**PROBLEM TO WORK ON**. Each line from the one containing "in imported if" through the one containing "bpy.data.objects.remove(obj)" must be echoed exactly, endpoints included, and every other line omitted.

**INFORMATION SHOWN**.
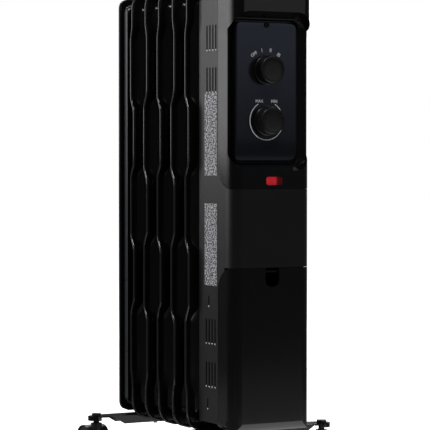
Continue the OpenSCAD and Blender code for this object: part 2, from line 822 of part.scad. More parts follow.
// Pair of wheels of one caster
module wheels(c) {
    x = caster_x(c);
    ay = caster_y(c) + trail;
    color("#1a1a1a") for (s = [-1, 1]) difference() {
        rod_x(ay, axle_z, wheel_r, x + s * 9.5 - 4.5, x + s * 9.5 + 4.5);
        rod_x(ay, axle_z, axle_r, x + s * 9.5 - 6, x + s * 9.5 + 6);
        difference() {
            rod_x(ay, axle_z, 15, x + s * 13 - 2.5, x + s * 13 + 2.5);
            rod_x(ay, axle_z, 6, x + s * 13 - 3, x + s * 13 + 3);
        }
    }
}

// Axle of one caster
module axle(c) {
    x = caster_x(c);
    color("#b8b8b4") rod_x(caster_y(c) + trail, axle_z, axle_r, x - 13, x + 13);
}

module hood_fl() { hood("fl"); }
module hood_fr() { hood("fr"); }
module hood_rl() { hood("rl"); }
module hood_rr() { hood("rr"); }
module wheels_fl() { wheels("fl"); }
module wheels_fr() { wheels("fr"); }
module wheels_rl() { wheels("rl"); }
module wheels_rr() { wheels("rr"); }
module axle_fl() { axle("fl"); }
module axle_fr() { axle("fr"); }
module axle_rl() { axle("rl"); }
module axle_rr() { axle("rr"); }

fin_1();
fin_2();
fin_3();
fin_4();
fin_5();
fin_6();
fin_7();
upper_collars();
lower_collars();
element_low();
element_high();
element_flange();
filler_plug();
back_plate();
plate_screws();
side_shell();
base_plate();
cord_gland();
side_labels();
control_moulding();
top_cap();
dial_panel();
dial_marks();
panel_screw();
lamp_lens();
neon_lamp();
selector_switch();
thermostat();
thermal_cutout();
tip_switch();
terminal_block();
selector_knob();
selector_shaft();
thermostat_knob();
thermostat_shaft();
cord_bay();
storage_lid();
hinge_pins();
front_bracket();
rear_bracket();
u_bolts();
wing_nuts();
caster_stems();
stem_nuts();
hood_fl();
wheels_fl();
axle_fl();
hood_fr();
wheels_fr();
axle_fr();
hood_rl();
wheels_rl();
axle_rl();
hood_rr();
wheels_rr();
axle_rr();
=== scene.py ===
"""Oil filled radiator heater: materials, lights, and the finely shaped pieces around the CAD frame."""

import math

import bpy
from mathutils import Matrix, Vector


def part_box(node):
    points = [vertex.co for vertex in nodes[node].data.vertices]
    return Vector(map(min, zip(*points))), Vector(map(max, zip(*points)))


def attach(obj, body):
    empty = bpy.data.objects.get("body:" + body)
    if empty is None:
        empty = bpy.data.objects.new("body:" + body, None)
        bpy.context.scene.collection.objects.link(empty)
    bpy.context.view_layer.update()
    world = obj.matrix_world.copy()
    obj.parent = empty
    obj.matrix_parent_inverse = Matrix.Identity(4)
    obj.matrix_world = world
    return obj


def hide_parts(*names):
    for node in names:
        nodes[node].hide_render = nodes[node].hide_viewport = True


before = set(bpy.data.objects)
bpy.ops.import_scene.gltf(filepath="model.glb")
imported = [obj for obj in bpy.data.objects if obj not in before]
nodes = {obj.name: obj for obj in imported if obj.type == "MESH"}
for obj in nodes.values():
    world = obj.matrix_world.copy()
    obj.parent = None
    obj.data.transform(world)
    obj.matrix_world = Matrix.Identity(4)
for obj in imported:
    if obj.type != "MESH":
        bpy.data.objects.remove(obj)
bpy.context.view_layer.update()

MM = 0.001
scene = bpy.context.scene
# Heights of the two dials and front of the panel that they turn on
DIAL_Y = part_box("dial_panel")[0].y
SELECTOR_Z = 516.0 * MM
THERMOSTAT_Z = 451.5 * MM

# The view: the camera stands to the left of the control face, a little above the middle.
VIEW_AZIMUTH = math.radians(29.0)
VIEW_ELEVATION = math.radians(1.48)
VIEW_DISTANCE = 2.712
VIEW_TARGET = Vector((-0.0326, -0.0590, 0.3307))
SENSOR = 36.0
LENS = 175.5
WORLD_FILL = 0.06
WORLD_SEEN = 1.0
# Painted shade darkens the lens's right end, for the shadow of the lens recess
LENS_PAINTED_SHADE_X = 6.0 * MM


# ---------------------------------------------------------------- materials

def new_material(name):
    material = bpy.data.materials.new(name)
    material.use_nodes = True
    tree = material.node_tree
    shader = tree.nodes["Principled BSDF"]
    return material, tree, shader


def noise(tree, scale, detail=3.0, rough=0.5):
    place = tree.nodes.new("ShaderNodeTexCoord")
    node = tree.nodes.new("ShaderNodeTexNoise")
    node.inputs["Scale"].default_value = scale
    node.inputs["Detail"].default_value = detail
    node.inputs["Roughness"].default_value = rough
    tree.links.new(place.outputs["Object"], node.inputs["Vector"])
    return node


def spread(tree, source, low, high):
    """Maps a 0..1 value to low..high."""
    node = tree.nodes.new("ShaderNodeMapRange")
    node.inputs["To Min"].default_value = low
    node.inputs["To Max"].default_value = high
    tree.links.new(source, node.inputs["Value"])
    return node.outputs["Result"]


def bump(tree, shader, height, strength, distance):
    node = tree.nodes.new("ShaderNodeBump")
    node.inputs["Strength"].default_value = strength
    node.inputs["Distance"].default_value = distance
    tree.links.new(height, node.inputs["Height"])
    tree.links.new(node.outputs["Normal"], shader.inputs["Normal"])


def surface(name, dark, light, rough, grain=900.0, grain_depth=0.03, metal=0.0, coat=0.0, ior=1.5):
    """Colour varies between dark and light, roughness between the two values of rough."""
    material, tree, shader = new_material(name)
    broad = noise(tree, 14.0, 4.0)
    mix = tree.nodes.new("ShaderNodeMix")
    mix.data_type = "RGBA"
    mix.inputs["A"].default_value = (*dark, 1)
    mix.inputs["B"].default_value = (*light, 1)
    tree.links.new(broad.outputs["Fac"], mix.inputs["Factor"])
    tree.links.new(mix.outputs["Result"], shader.inputs["Base Color"])
    fine = noise(tree, 60.0, 5.0, 0.6)
    tree.links.new(spread(tree, fine.outputs["Fac"], *rough), shader.inputs["Roughness"])
    shader.inputs["Metallic"].default_value = metal
    shader.inputs["IOR"].default_value = ior
    shader.inputs["Coat Weight"].default_value = coat
    shader.inputs["Coat Roughness"].default_value = 0.05
    bump(tree, shader, noise(tree, grain, 2.0).outputs["Fac"], grain_depth, 0.0004)
    return material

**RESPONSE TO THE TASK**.
nodes = {obj.name: obj for obj in imported if obj.type == "MESH"}
for obj in nodes.values():
    world = obj.matrix_world.copy()
    obj.parent = None
    obj.data.transform(world)
    obj.matrix_world = Matrix.Identity(4)
for obj in imported:
    if obj.type != "MESH":
        bpy.data.objects.remove(obj)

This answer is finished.